Innovation doesn't just happen…it comes from awesome intrapreneurial teams. Are you or your company guilty of killing good ideas?
Yes, everyone at the top is interested in innovation. It has become a business mandate in many organizations. But are the leaders serious? We find that plenty of companies are not walking the talk. They want innovation, but also don’t want to recalibrate the organizational systems. These systems are where a good idea has as much opportunity to succeed as me going to the moon. Why so?
For starters, organizations do not have an internal muscle for a creative process. The creative process is not well understood and it is truly a fragile process. This situation promotes uncertainty; something most leaders do not want to spend time on. Additionally, there are very few internal experts who can support it and nurture it like there are for project management processes, customer service processes, budgeting processes, etc. This is very tough in today’s short-term focus surrounded by the fear-inducing environment of rapid technological change and dynamic markets—but this also makes innovation essential.
So what to do? First, kill the innovation killers. Here is our list of innovation killers that will need significant moderation if not surgical removal. You can discover for yourself if you have an environment that is crushing good ideas or allowing growth and change to be welcomed.
- Clear(?) and cumbersome approval processes, rules, regulations for every action at every level within the organization. Making decisions takes forever and when they are made, they take forever to implement. Too much process everywhere.
- Silos are promoted. The organization loves to allow departments and individuals to compete against one another for resources and protect their areas.
- The truth is one-sided the truth comes mostly in the form of criticism without praise. The glass is always half-empty. The focus is so much on execution, that the culture often forgets the impact on human spirit.

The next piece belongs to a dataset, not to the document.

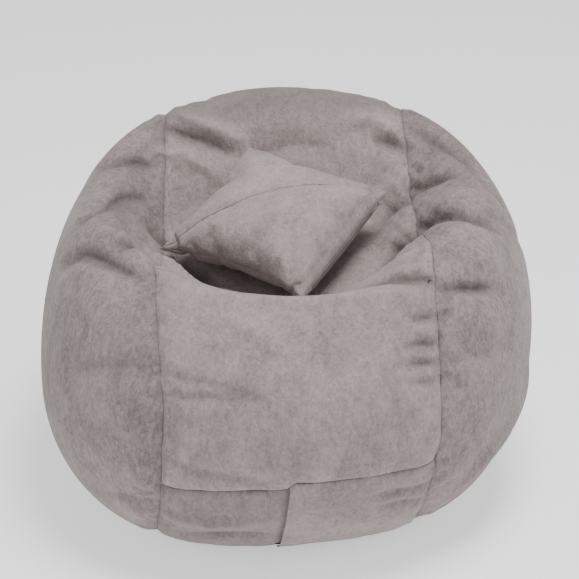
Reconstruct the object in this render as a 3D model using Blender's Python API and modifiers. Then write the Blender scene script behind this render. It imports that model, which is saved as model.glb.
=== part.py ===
"""Bean bag chair with a loose scatter cushion, in metres, +Z up, the front towards -Y.

The origin is the middle of the flat underside, on the floor. The bag is one smooth form, from which each
sewn panel, the liner and the bead filling take their own layer. The cushion lies in the seat hollow.
"""

import math

import bmesh
import bpy
import numpy as np
from mathutils import Matrix, Vector

# Bag: overall sizes
BAG_WIDTH = 0.926
BAG_DEPTH = 0.884
BASE_WIDTH = 0.630
BASE_DEPTH = 0.595
BASE_SHIFT_BACK = 0.045
FRONT_RIM_HEIGHT = 0.524
BACK_RIM_HEIGHT = 0.680
LEFT_RIM_HEIGHT = 0.590
RIGHT_RIM_HEIGHT = 0.615
RIM_WIDTH = 0.635
RIM_FRONT_REACH = 0.265
RIM_BACK_REACH = 0.280
BELLY_HEIGHT = 0.287
SEAT_HEIGHT = 0.460
SEAT_SLOPE_BACK = 0.20
SEAT_SLOPE_RIGHT = 0.10
SEAT_WALL_SHARE = 0.50
RIM_ROLL_SHARE = 0.12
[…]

- Don’t trust new ideas. All ideas are evaluated with great suspicion and ‘yes, but’. When someone contributes a new idea, the first thing someone says is ‘yes but…’ followed by ‘not sure if we can do that, or we have never done that before, or management will not approve it, etc.’ Moving away from the status quo is very difficult and not often welcomed.
- Control and calibrate everything. The organization is very systematic, dashboard driven, precise, and project managed. Although all of that is very essential, the system does not allow for any quick experimentation of new ideas or technologies with spontaneity. Missing target goals is frowned upon more than the lessons gathered through failure.
- Organization is very secretive. Restructuring, product launches, competitive news, and executive changes all occur in a secretive manner. Leaders believe that “the less people know, the better they can stay focused on the day-to-day job.” The firm does not like to share bad news with employees until the last minute.
- Promote class-based relationships. There are seniors and inferiors. Seniority and tenure are heavily used to promote fear-based execution. The culture perpetuates the idea that seniors know everything and they should get the best of everything. The higher you are up in the ladder, the more you are allowed to look down at others. Unpleasant duties can be delegated to inferiors.
- The pyramid is inverted. The higher-ups know everything important about the business, and the bottom does not need to know how the business should be conducted; as long as they do what they are trained to do.
- Leadership is invisible. Leaders are not able to connect to employees. Employees do not have confidence in the leaders based on their action and those of the top management team.